Vous revenez des Jeux Olympiques de Tokyo 2020, couronnée de deux médailles, une en argent au sabre par équipe et une autre en bronze au sabre individuel. On imagine que le retour en France a été joyeux et que la communion avec le public français vous a fait chaud au cœur ?
Oui, complètement, c’était inattendu. On savait qu’on nous attendait au Trocadéro mais je ne pensais pas qu’il y aurait autant de personnes. Ce qui a été prévu était magique. Pouvoir remonter le lieu et courir avec du public autour m’a donné des papillons au cœur.
Quel bilan tirez-vous de vos Jeux, comparativement aux objectifs que vous vous étiez fixés avant d’y aller ?
L’objectif était de ramener deux médailles, bien sûr les plus dorées possibles. Là, il n’y en a pas eue de dorée mais il y a quand même eu deux médailles donc je suis quand même contente. On va dire que c’est presque parfait, justement parce qu’il manque un peu d’orJ. Mais je sais à quel point Rio s’était mal passé et à quel point c’est dur pour beaucoup de sportifs de ramener des médailles alors qu’ils les méritent. Donc c’est un très beau bilan.
L’absence de public, sur place, a-t-elle été perturbante ? Comment vous y êtes-vous accommodée ?
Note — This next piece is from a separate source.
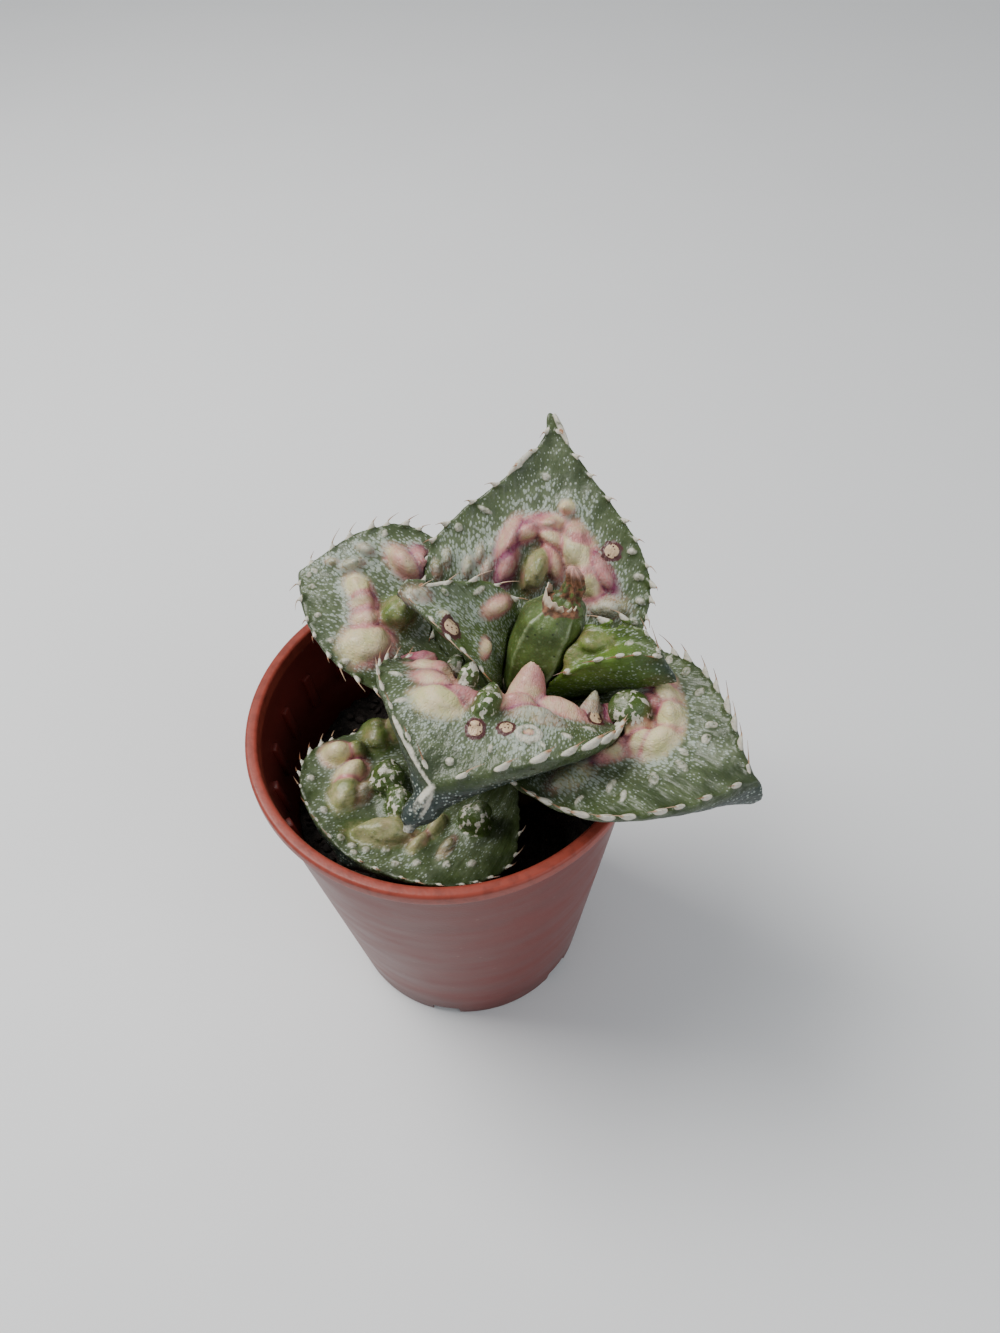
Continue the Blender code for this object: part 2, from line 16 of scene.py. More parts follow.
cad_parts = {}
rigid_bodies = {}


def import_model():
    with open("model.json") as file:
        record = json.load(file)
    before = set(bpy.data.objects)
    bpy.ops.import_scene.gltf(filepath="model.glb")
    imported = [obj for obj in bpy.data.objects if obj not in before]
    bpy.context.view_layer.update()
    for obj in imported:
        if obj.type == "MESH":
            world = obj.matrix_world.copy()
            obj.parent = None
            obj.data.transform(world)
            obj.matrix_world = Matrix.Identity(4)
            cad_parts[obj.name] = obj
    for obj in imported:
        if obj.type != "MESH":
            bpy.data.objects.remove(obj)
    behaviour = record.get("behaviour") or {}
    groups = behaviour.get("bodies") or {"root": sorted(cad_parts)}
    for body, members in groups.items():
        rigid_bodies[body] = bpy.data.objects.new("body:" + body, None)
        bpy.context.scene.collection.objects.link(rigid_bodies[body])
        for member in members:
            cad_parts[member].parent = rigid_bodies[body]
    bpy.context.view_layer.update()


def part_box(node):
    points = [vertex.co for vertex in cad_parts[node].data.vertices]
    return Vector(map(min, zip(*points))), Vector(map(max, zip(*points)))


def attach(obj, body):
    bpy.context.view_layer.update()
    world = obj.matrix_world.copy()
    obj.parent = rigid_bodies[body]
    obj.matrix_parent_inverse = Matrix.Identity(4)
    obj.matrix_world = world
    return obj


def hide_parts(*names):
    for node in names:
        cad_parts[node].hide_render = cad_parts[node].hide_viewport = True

Non, franchement, pour moi ça a été. En escrime, en général, on n’a pas énormément de public. Le public est souvent constitué des autres membres de l’équipe de France qui viennent nous soutenir. Pour l’épreuve individuelle, j’ai eu beaucoup de chance grâce au malheur des autres puisque l’équipe de fleuret et mes équipières ont perdu plus tôt dans la compétition donc ils ont pu être avec moi tout au long de la journée. J’ai eu, du coup, énormément de soutien avec le staff, l’équipe de fleuret et l’équipe de sabre féminines. J’ai eu du monde derrière moi et je les ai beaucoup entendus. Pour ce qui est de l’épreuve par équipe, on a eu pas mal de staff avec nous. Il y avait très peu de bruit mais, finalement, dès qu’il y avait des encouragements pour nous, on les entendait donc c’était quand même top.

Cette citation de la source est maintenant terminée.